Harry: Yeah, get the hell out of our house!
All: Get out!

Quote from Mary

Dick: Hello, Mary. You must be very mad at me.
Mary: Oh, what makes you say that?
Dick: I had a lot of time to think about it on my walk home.
Mary: I've got nothing to say to you.
Dick: Listen, Mary I'm so sorry. What I did was stupid and irresponsible. But I did it because I love you.
Mary: That's what you do for someone you love? You destroy their reputation? Their integrity? Haven't you ever heard of giving chocolates?

Quote from Dick

Dick: When you said that you had never found an artifact it just broke my heart.

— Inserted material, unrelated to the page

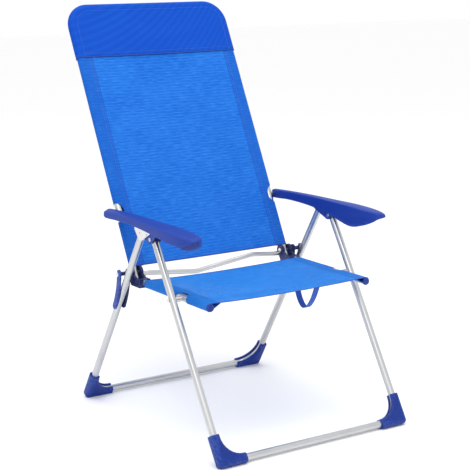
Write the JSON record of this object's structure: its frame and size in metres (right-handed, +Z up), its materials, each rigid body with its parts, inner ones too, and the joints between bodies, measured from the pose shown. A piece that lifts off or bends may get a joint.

I wanted you to feel what I felt when I discovered my spear head. And you did. For one beautiful moment, you felt it. And you'll always have this to remember it by.
Mary: Oh, my God, it's- It's the ceremonial wedding moon. I thought you threw this in the river.
Dick: No, that was my spear head. I figured, I'll find something else. I'm not so sure about you.
Mary: I can't keep this.
Dick: Why not?
Mary: Because it's not mine. It's- It's Dr. Powell's. He's the one who found it.
Dick: Oh, he's a pompous boob.
Mary: But he found it.
Dick: He'll never miss it.
Mary: Oh, yes he will.
Dick: He thinks it's at the bottom of a river.
Mary: Let's go get a display case.

Quote from Harry

Harry: Hey, you guys. Look what I stole from that place that we stayed at this weekend.
Sally: Harry, you can't steal your own shampoo.